San Francisco Bay lived up to its name this weekend, delivering spectacular conditions that provided the ultimate test of skill and stamina for the elite athletes racing on the world’s fastest race boats. Fans had a courtside seat to the speed and drama, witnessing speeds of over 45 knots literally just off the shore.

“We’re stoked, it’s no secret that we struggled all week. Nathan Outteridge and his team were better, but we kept saying we are going to come back. We left it late, but we did come back and won the match race and then the event,” said Slingsby.

After dominating the opening day, winning all three races in an impressive showing, Outteridge’s team couldn’t hold off Slingsby’s charge. Despite a close battle in the final match race, Outteridge later noted that a software issue meant that they were ‘sailing blind’ around the race course.

“As soon as something doesn’t work, it makes it very hard, it’s like asking a race car driver to drive a car where the brakes aren’t working,” said Outteridge. “The last race we lost the display software that tells us the time to the start, time to boundaries, shows a diagram of where you are on the course, so we raced the last race blind. Considering all that happened today, to still come second here and still pushing hard is great. Yesterday was the highlight for our team so far.”

With two wins out of two, the Australian team takes top spot on the overall Season 1 leaderboard, with just two points separating the top two teams going into the next event in New York, June 21-22.

Taking its first SailGP race win, Great Britain was one of the standout performers of the weekend, finishing third overall and maintaining the same position on the overall leaderboard.
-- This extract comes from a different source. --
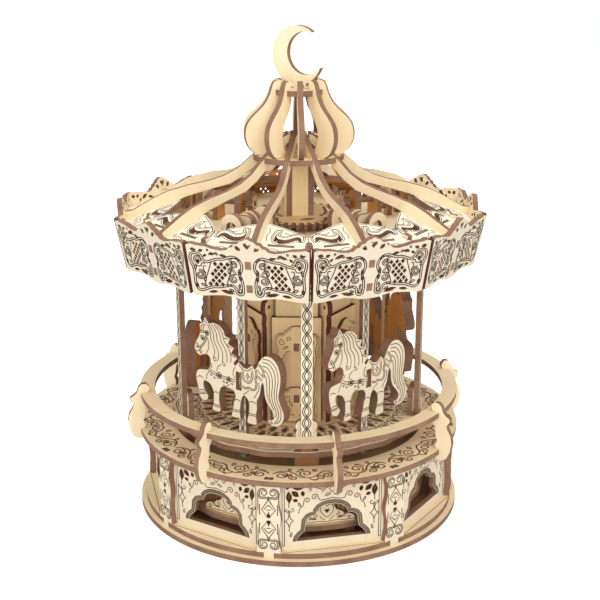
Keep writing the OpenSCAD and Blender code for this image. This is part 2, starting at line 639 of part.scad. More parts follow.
// Half-round bearings that carry each lifting shaft; the outermost one is open
module bearing_arches() {
    h = z_axle - z_mech_top;
    solid_edge = concat([[-7, 0], [7, 0]], arc(0, h, 7, 0, 180, 12));
    open_edge = concat([[-3.4, 0], [-7, 0]], reversed(arc(0, h + 1.4, 7, 0, 180, 12)), [[7, 0], [3.4, 0]],
        arc(0, h + 0.4, 3.4, 0, 180, 8));
    color(pale) for (k = [0:horses - 1]) {
        for (i = [0:1]) difference() {
            facing(horse_az(k), arch_rs[i]) translate([0, z_mech_top]) sheet([solid_edge]);
            rotate([0, 0, horse_az(k)]) translate([0, 0, z_axle]) rotate([90, 0, 0])
                cylinder(r = axle_bore_r, h = 100);
        }
        facing(horse_az(k), arch_rs[2]) translate([0, z_mech_top]) sheet([open_edge]);
    }
}
// Fins under the seams of the deck plates, with a tab up through each seam
seam_tab = [mech_r + 2.6, mech_r + 6.8];
module seam_brackets() {
    c = cos(half_side);
    m = mech_r;
    shift = deck_shift * c;
    function reach(z) = (inner_fascia_r(z) - ply / 2 * sin(half_side)) / c - 0.25;
    function under(p) = deck_under(p * c) - 0.2;
    top_r = deck_out_r;
    tab_out = [seam_tab[1] + shift, deck_top((seam_tab[1] + shift) * c) + 2];
    tab_in = [seam_tab[0] + shift, deck_top((seam_tab[0] + shift) * c)];
    edge = [[m - 7, z_mech_top], [m + 0.6, z_mech_top], [m + 2, z_mech_top - 3.6],
        [m + 8, z_mech - 6], [m + 13, z_mech - 6.6], [reach(z_mech - 4), z_mech - 4],
        [reach(z_mech + 3.6), z_mech + 3.6], [top_r, under(top_r)], [seam_tab[1], under(seam_tab[1])],
        tab_out, tab_in + [0, 1.4], tab_in, [seam_tab[0], under(seam_tab[0])], [m - 1.5, under(m - 1.5)],
        [m - 7, z_mech_top + 5]];
    color(pale) for (k = [0:sides - 1]) fin(seam_az(k)) sheet([edge]);
}
// Deck plate: flat, sloping, one to each side of the canopy
module deck_plate() {
    t = tan(half_side);
    seam_gap = 0.12;
    along = [sin(half_side), cos(half_side)];
    across = [-cos(half_side), sin(half_side)];
    in_notch = ply / 2 + fit;
    side = concat(
        placed([[3.4, -0.4], [8, 1.2], [13, 3.2], [18, 5.4], [22.4, 7.6], [25, 9.2]], 0, deck_tip_r),
        [[(deck_tip_r + 11) * t - seam_gap, deck_tip_r + 11]],
        [(seam_tab[0] - fit) * along + seam_gap * across, (seam_tab[0] - fit) * along + in_notch * across,
        (seam_tab[1] + fit) * along + in_notch * across, (seam_tab[1] + fit) * along + seam_gap * across],
        [[deck_out_r * t - seam_gap, deck_out_r]],
        [[ply / 2 + fit, deck_out_r], [ply / 2 + fit, rib_slot_r - fit]]);
    hook = smooth(placed([[8.4, 9.4], [9.6, 6.2], [9, 10.6], [11, 12.8], [15, 13.2], [18.6, 11.2], [21.2, 10],
        [23.4, 11.4], [24, 15], [22.4, 13.6], [20.6, 13.4], [17.2, 16], [12.2, 17.2], [8.6, 14.8]],
        0, deck_tip_r), 2);
    sheet([for (l = [both_sides(side), hook, flipped(hook)]) [for (p = l) [p[0], -p[1] / cos(deck_slope)]]]);
}
module deck_plates() {
    color(cream) for (k = [0:sides - 1]) rotate([0, 0, rib_az(k)])
        translate([0, 0, deck_under(0)]) rotate([deck_slope, 0, 0]) linear_extrude(ply) deck_plate();
}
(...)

One team that will be glad of a second chance to take a win on home soil is the young U.S. team. Having improved significantly going into the weekend, finishing just off the podium in fourth place, they are hungry to improve.

“We are going to go back again and go through the data, look at everything we learned and keep building on that,” said U.S. helm Rome Kirby. “We want to keep the learning curve going and keep progressing. It’s time to hit the books ahead of New York.”
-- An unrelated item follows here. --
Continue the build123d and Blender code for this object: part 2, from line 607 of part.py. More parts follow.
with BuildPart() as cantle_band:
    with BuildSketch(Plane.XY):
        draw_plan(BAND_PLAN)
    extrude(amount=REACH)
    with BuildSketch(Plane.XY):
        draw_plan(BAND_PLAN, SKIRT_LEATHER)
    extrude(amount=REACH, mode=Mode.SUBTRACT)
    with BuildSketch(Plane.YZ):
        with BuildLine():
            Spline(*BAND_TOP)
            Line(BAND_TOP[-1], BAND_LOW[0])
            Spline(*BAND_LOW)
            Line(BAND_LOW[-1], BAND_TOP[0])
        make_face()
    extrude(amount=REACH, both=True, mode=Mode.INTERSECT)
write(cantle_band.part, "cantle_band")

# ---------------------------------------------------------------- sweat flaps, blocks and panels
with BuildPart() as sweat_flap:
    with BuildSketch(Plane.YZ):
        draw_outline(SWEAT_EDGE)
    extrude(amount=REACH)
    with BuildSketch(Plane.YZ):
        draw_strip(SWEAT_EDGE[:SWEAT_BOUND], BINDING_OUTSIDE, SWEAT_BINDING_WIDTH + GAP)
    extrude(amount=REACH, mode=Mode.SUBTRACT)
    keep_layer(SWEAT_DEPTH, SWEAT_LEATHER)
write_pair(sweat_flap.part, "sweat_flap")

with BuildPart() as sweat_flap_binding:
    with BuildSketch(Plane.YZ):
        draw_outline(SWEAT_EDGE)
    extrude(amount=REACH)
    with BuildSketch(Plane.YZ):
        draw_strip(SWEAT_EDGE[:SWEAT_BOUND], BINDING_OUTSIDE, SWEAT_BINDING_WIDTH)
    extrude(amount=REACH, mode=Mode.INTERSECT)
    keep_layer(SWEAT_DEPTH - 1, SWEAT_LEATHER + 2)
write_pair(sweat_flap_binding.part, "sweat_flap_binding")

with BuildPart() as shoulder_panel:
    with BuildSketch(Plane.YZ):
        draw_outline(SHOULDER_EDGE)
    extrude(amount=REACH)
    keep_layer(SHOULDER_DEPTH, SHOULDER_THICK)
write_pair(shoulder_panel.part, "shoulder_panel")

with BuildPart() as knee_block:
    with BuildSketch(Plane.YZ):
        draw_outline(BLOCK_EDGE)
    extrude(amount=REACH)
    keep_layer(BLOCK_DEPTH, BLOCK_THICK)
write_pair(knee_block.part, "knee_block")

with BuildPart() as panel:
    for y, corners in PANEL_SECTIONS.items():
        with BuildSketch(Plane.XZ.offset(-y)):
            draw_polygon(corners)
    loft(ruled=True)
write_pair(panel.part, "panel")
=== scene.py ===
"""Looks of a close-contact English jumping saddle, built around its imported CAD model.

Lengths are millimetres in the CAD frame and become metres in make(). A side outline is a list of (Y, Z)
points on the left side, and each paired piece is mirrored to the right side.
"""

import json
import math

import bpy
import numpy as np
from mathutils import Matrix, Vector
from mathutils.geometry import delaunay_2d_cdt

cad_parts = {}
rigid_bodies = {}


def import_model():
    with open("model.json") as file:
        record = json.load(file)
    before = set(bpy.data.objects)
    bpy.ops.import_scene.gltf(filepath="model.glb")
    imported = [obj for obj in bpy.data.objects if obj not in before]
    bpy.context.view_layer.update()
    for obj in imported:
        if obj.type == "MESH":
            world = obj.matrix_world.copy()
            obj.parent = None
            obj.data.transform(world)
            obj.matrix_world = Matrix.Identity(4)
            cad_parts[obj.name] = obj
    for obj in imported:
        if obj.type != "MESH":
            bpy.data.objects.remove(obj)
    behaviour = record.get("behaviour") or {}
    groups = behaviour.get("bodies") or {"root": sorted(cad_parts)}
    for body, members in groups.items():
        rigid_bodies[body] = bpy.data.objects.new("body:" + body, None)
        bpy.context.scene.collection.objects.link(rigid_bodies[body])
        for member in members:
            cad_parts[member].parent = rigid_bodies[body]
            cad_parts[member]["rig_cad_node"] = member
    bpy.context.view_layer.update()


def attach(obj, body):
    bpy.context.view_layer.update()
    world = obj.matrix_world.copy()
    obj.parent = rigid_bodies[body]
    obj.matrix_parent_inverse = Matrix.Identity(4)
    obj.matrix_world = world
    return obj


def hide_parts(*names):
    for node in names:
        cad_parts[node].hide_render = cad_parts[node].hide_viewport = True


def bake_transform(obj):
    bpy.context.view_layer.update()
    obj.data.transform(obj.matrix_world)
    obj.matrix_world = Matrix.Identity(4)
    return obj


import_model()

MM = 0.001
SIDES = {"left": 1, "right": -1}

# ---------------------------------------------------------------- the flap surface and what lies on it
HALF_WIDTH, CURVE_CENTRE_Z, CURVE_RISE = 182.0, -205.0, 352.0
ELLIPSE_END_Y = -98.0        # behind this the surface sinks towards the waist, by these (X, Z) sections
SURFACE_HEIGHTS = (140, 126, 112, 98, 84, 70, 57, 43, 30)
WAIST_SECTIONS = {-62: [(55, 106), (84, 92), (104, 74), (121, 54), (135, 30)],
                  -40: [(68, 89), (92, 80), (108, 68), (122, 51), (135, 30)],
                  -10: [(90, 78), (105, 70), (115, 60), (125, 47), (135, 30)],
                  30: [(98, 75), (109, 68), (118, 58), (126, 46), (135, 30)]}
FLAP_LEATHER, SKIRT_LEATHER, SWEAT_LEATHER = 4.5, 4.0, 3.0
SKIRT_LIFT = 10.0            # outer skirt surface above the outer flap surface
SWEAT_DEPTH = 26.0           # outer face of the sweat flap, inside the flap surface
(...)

“San Francisco was everything we hoped it would be. It provided a spectacular backdrop for our U.S. debut, a fantastic challenge for our world class athletes and an exciting spectacle for the fans,” said SailGP CEO Russell Coutts. “All of the teams have really stepped up a gear and it shows what effect the open access to data is having on the teams’ performance. It’s certainly going to make the next event in New York even more exciting.”
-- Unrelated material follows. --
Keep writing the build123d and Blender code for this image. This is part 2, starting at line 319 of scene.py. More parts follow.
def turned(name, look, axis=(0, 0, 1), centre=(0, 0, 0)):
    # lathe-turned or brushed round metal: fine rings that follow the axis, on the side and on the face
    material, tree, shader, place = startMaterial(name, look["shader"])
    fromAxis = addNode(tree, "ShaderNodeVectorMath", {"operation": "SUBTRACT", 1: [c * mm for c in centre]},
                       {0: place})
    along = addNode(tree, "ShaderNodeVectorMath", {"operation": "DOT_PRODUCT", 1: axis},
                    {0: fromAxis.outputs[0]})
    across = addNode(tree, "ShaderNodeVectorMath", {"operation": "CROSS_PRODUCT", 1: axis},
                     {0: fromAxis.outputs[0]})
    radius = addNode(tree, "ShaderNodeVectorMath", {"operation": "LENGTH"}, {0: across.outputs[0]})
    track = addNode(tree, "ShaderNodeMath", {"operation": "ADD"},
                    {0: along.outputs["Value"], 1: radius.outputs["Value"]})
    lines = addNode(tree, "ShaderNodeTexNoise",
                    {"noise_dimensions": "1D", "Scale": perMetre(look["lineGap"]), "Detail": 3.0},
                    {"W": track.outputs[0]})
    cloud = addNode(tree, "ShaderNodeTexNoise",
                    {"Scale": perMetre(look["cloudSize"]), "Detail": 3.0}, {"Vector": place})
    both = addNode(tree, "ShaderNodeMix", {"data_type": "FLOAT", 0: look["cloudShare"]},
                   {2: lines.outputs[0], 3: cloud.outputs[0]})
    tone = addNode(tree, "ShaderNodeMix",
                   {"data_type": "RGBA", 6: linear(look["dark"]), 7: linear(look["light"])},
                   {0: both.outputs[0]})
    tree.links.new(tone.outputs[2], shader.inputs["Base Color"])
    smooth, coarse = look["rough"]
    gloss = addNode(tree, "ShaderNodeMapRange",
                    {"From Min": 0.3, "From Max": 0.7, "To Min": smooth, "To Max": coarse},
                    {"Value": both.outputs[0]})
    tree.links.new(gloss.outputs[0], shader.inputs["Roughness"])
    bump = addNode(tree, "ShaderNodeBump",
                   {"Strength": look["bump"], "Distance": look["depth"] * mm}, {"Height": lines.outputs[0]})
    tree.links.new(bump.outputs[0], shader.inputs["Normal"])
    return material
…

SailGP next heads to New York over the weekend of June 21-22, where the iconic city skyline will serve as the background for what’s sure to be another exciting stop for new global league.

Results
SailGP Season 1 // Leaderboard
1st // Australia // 93pts
2nd // Japan // 91pts
3rd // Great Britain // 79pts
4th // United States // 68pts
5th // France // 61pts
6th // China // 60pts


San Francisco SailGP // Overall
1st // Australia // 47pts
2nd // Japan // 46pts
3rd // Great Britain // 43pts
4th // United States // 37pts
5th // France // 28pts
6th // China // 27pts


Race 1
1st // Japan // 10pts
2nd // Australia // 9pts
3rd // Great Britain // 8pts
4th // United States // 7pts
5th // France // 6pts
6th // China // 5pts


Race 2
1st // Japan // 10pts
2nd // Australia // 9pts
3rd // United States // 8pts
4th // Great Britain // 7pts
5th // China // 6pts
6th // France // 5pts



Race 3
1st // Japan // 10pts
2nd // Great Britain // 9pts
3rd // Australia // 8pts
4th // United States // 7pts
5th // China // 6pts
6th // France // 5pts


Race 4
1st // Great Britain // 10pts
2nd // Japan // 9pts
3rd // Australia // 8pts
4th // United States // 7pts
5th // France // 6pts
6th // China // 5pts


Race 5
1st // Australia // 10pts
2nd // Great Britain // 9pts
3rd // United States // 8pts
4th // Japan // 7pts
5th // France // 6pts
6th // China // 5pts


Match Final
1st // Australia // 3pts*
2nd // Japan // 0pts

*To ensure the team with the highest score wins the event, the winner of the final match race receives one point if they are the top ranked team going into the match race, or one point more than the score of the number one ranked team if they finished second going into the match race.